Goal of the exercise: Reproduce the entries exactly.

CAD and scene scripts
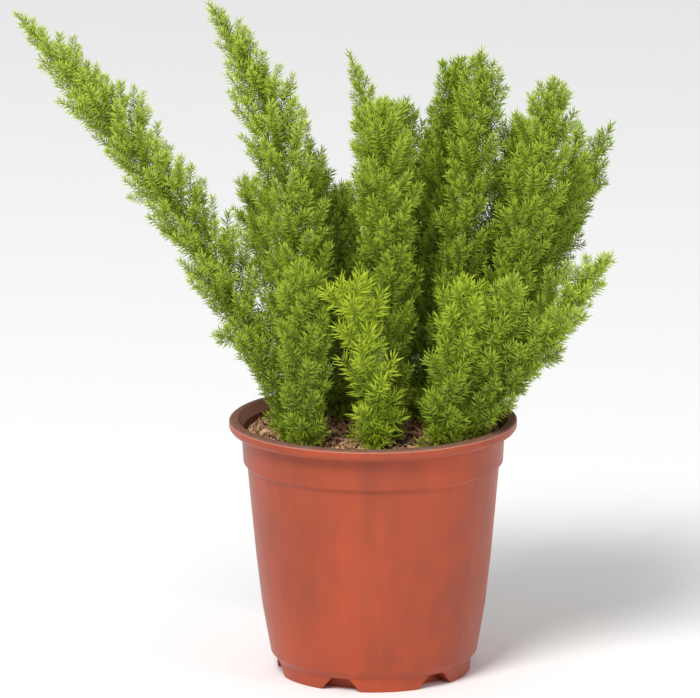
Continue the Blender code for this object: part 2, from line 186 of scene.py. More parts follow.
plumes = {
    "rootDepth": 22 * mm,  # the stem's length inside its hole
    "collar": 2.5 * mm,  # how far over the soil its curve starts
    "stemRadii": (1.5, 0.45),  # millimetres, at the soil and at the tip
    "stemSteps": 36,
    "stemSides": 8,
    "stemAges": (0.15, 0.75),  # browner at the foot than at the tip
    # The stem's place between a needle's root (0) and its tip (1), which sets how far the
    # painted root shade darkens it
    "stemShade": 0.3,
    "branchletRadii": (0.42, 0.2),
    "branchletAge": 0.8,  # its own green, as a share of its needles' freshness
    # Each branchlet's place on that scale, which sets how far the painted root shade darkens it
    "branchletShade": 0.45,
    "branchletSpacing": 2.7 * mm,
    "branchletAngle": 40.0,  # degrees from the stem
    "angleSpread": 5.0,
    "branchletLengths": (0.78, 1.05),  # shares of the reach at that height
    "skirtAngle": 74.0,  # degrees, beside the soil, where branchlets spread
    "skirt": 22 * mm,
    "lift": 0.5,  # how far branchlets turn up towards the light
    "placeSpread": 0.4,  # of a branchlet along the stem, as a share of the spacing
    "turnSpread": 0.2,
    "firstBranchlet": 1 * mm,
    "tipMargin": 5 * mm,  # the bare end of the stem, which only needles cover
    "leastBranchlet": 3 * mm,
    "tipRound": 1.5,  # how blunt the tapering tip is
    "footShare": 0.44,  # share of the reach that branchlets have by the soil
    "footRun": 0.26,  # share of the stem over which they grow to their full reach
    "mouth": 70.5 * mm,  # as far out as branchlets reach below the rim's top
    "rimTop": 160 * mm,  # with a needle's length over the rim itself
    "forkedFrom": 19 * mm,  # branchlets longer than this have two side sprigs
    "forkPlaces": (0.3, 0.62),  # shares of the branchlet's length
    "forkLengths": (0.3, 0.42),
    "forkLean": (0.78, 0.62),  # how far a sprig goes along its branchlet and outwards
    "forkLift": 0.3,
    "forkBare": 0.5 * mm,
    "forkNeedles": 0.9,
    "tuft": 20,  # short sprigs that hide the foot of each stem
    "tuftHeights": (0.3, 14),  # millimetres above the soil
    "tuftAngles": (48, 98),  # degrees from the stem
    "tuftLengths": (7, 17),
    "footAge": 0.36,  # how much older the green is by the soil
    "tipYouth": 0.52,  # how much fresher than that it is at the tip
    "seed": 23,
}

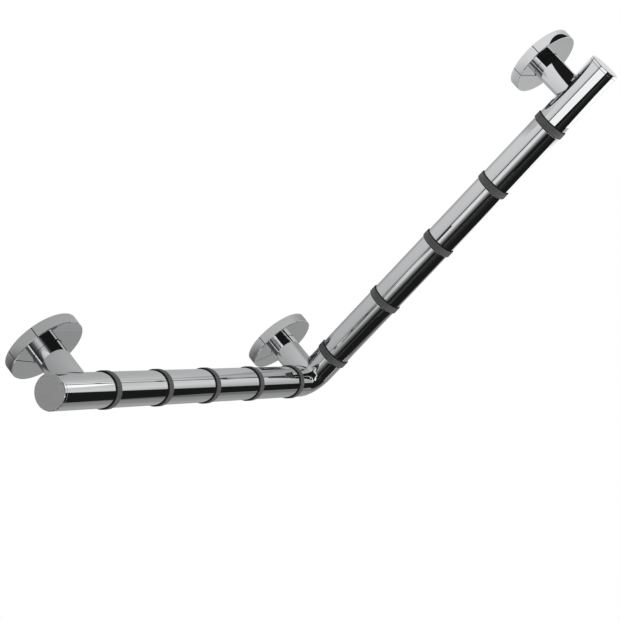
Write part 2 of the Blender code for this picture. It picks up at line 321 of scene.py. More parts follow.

Result of the exercise:
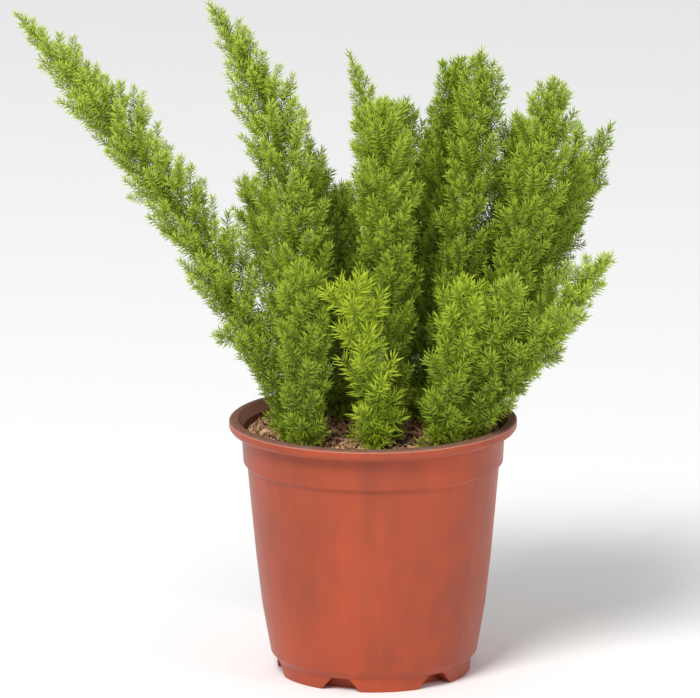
Continue the Blender code for this object: part 2, from line 186 of scene.py. More parts follow.
plumes = {
    "rootDepth": 22 * mm,  # the stem's length inside its hole
    "collar": 2.5 * mm,  # how far over the soil its curve starts
    "stemRadii": (1.5, 0.45),  # millimetres, at the soil and at the tip
    "stemSteps": 36,
    "stemSides": 8,
    "stemAges": (0.15, 0.75),  # browner at the foot than at the tip
    # The stem's place between a needle's root (0) and its tip (1), which sets how far the
    # painted root shade darkens it
    "stemShade": 0.3,
    "branchletRadii": (0.42, 0.2),
    "branchletAge": 0.8,  # its own green, as a share of its needles' freshness
    # Each branchlet's place on that scale, which sets how far the painted root shade darkens it
    "branchletShade": 0.45,
    "branchletSpacing": 2.7 * mm,
    "branchletAngle": 40.0,  # degrees from the stem
    "angleSpread": 5.0,
    "branchletLengths": (0.78, 1.05),  # shares of the reach at that height
    "skirtAngle": 74.0,  # degrees, beside the soil, where branchlets spread
    "skirt": 22 * mm,
    "lift": 0.5,  # how far branchlets turn up towards the light
    "placeSpread": 0.4,  # of a branchlet along the stem, as a share of the spacing
    "turnSpread": 0.2,
    "firstBranchlet": 1 * mm,
    "tipMargin": 5 * mm,  # the bare end of the stem, which only needles cover
    "leastBranchlet": 3 * mm,
    "tipRound": 1.5,  # how blunt the tapering tip is
    "footShare": 0.44,  # share of the reach that branchlets have by the soil
    "footRun": 0.26,  # share of the stem over which they grow to their full reach
    "mouth": 70.5 * mm,  # as far out as branchlets reach below the rim's top
    "rimTop": 160 * mm,  # with a needle's length over the rim itself
    "forkedFrom": 19 * mm,  # branchlets longer than this have two side sprigs
    "forkPlaces": (0.3, 0.62),  # shares of the branchlet's length
    "forkLengths": (0.3, 0.42),
    "forkLean": (0.78, 0.62),  # how far a sprig goes along its branchlet and outwards
    "forkLift": 0.3,
    "forkBare": 0.5 * mm,
    "forkNeedles": 0.9,
    "tuft": 20,  # short sprigs that hide the foot of each stem
    "tuftHeights": (0.3, 14),  # millimetres above the soil
    "tuftAngles": (48, 98),  # degrees from the stem
    "tuftLengths": (7, 17),
    "footAge": 0.36,  # how much older the green is by the soil
    "tipYouth": 0.52,  # how much fresher than that it is at the tip
    "seed": 23,
}

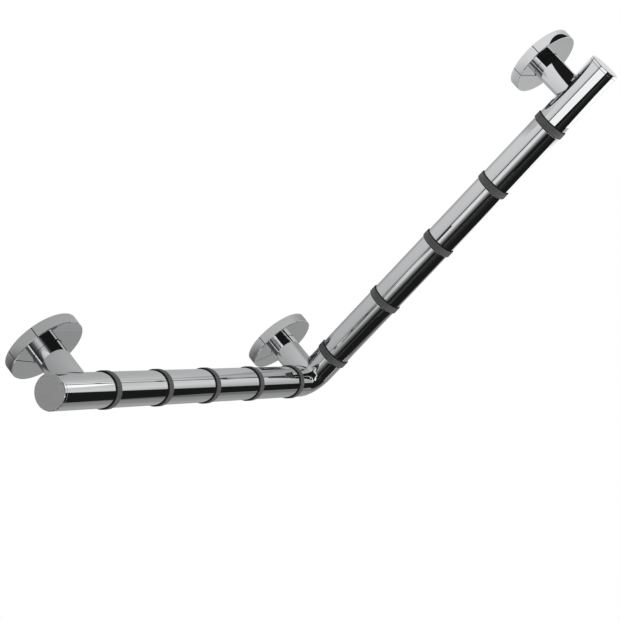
Write part 2 of the Blender code for this picture. It picks up at line 321 of scene.py. More parts follow.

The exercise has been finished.